The Black Hole Explorer: detecting the photon ring and measuring its shape

Citation:

Lupsasca, Alexandru, Alejandro Cárdenas-Avendaño, Samuel E. Gralla, Daniel P. Marrone, Michael Johnson, Daniel C. Palumbo, Paul Tiede, and Peter Galison. “The Black Hole Explorer: detecting the photon ring and measuring its shape .” In Space Telescopes and Instrumentation 2024: Optical, Infrared, and Millimeter Wave. Yokohama, Japan, In Preparation.
The Black Hole Explorer: detecting the photon ring and measuring its shape

Abstract:

The photon ring is a narrow ring-shaped feature (predicted by general relativity, but not yet observed) that appears in black hole images.

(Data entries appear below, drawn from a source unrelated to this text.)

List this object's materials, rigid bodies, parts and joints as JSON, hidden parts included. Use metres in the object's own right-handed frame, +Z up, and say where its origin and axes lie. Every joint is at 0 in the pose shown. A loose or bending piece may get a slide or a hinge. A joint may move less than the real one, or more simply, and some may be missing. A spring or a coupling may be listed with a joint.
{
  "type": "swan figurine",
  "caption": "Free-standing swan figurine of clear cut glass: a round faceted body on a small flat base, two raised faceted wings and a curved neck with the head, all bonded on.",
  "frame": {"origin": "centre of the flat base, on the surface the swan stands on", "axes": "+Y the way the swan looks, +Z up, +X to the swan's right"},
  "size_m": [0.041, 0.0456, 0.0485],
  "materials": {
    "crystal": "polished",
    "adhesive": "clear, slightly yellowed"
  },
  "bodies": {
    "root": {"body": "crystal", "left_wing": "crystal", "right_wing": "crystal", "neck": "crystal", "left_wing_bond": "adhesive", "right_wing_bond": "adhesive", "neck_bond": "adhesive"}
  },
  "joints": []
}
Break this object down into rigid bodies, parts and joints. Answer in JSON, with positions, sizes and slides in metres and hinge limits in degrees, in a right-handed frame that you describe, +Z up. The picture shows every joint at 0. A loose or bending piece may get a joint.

It is caused by the extreme bending of light within a few Schwarzschild radii of the event horizon and provides a direct probe of the unstable bound photon orbits of the Kerr black hole geometry. The precise shape of the observable photon ring is remarkably insensitive to the details of the astronomical source and can therefore be used as a precise probe of strong-field gravity. The Black Hole Explorer (BHEX) is a proposed space-based experiment targeting the supermassive black holes M87* and Sgr A* with radio-interferometric observations at frequencies of 86 through 345 GHz and from an orbital distance of ~40,000km. We forecast that its design will enable a measurement of the photon rings around M87* and Sgr A* and confirm the Kerr nature of these two sources.